CONCEPT
Jevons Paradox of Intelligence
Smil's application of the 1865 efficiency rebound to AI: productivity gains make cognitive work cheaper, expanding total computational demand faster than per-operation
efficiency improves.
The
Jevons Paradox of Intelligence extends William Stanley Jevons's 1865 observation about coal to computational cognition. Jevons demonstrated that as steam engines became more efficient—extracting more work per ton of coal—total coal consumption increased because efficiency reduced cost, expanding the range of economically viable applications. Smil applies this structural pattern to AI: as tools make knowledge workers more productive, they do not reduce total computational demand but expand it.

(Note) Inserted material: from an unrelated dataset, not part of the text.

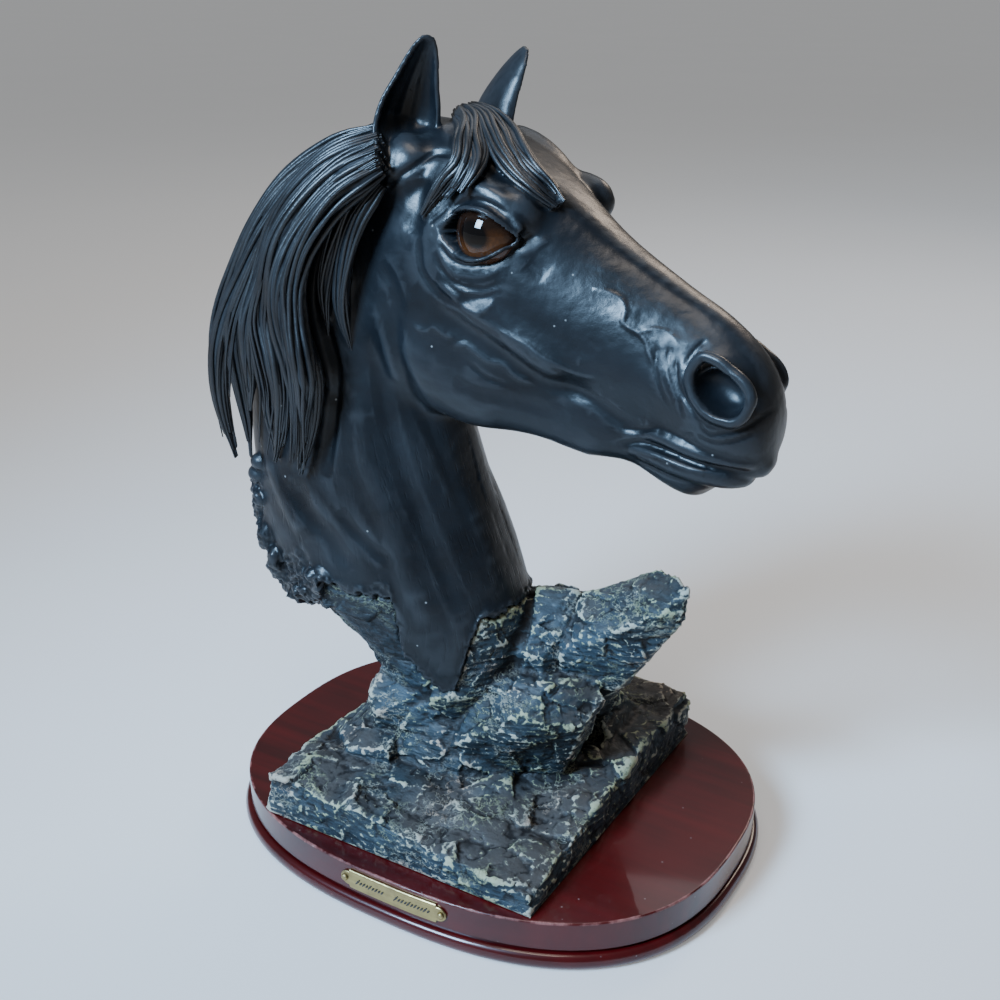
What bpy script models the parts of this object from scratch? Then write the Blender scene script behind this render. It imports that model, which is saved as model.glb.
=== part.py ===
"""Horse head sculpture: a cast head and neck growing out of rocks, on a lacquered wooden plinth.

Sizes are in millimetres and become metres as each piece is finished. +Z is up, +X is the way
the horse faces, and the front of the plinth, with its nameplate, is towards -Y. The origin is
the middle of the plinth's underside.
"""
import math

import bmesh
import bpy
import numpy as np
from mathutils import Matrix, Vector, noise
from mathutils.bvhtree import BVHTree

# Plinth
PLINTH_LENGTH = 261.0
PLINTH_WIDTH = 206.0
PLINTH_HEIGHT = 24.2
PLINTH_SQUARENESS = 2.52
BEAD_HEIGHT = 8.0
BEAD_OUT = 3.0
GROOVE_WIDTH = 1.6
GROOVE_DEPTH = 1.2
TOP_EDGE_ROUND = 0.8
PLINTH_SIDES = 60

# Nameplate and its pins
PLATE_LENGTH = 58.0
PLATE_HEIGHT = 10.0
PLATE_THICKNESS = 0.8
PLATE_TAB = 4.0
PLATE_SHIFT = 6.0
PIN_HEAD_DIAMETER = 3.4
PIN_SHANK_DIAMETER = 1.4
PIN_SHANK_LENGTH = 5.0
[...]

Workers take on more tasks, tackle adjacent domains, fill pauses with prompts—
the Berkeley study documented this empirically. The twenty-fold productivity multiplier Segal celebrates translates, under sustained behavioral patterns, into twenty-fold growth in inference queries, token generation, GPU-hours, electricity consumption, heat dissipation, and cooling water evaporation. Efficiency gains per operation are real and substantial; they are outpaced by demand growth, producing net increases in aggregate resource consumption. The paradox operates at individual and systemic scales simultaneously, making it one of the most reliable structural predictors of AI's physical footprint.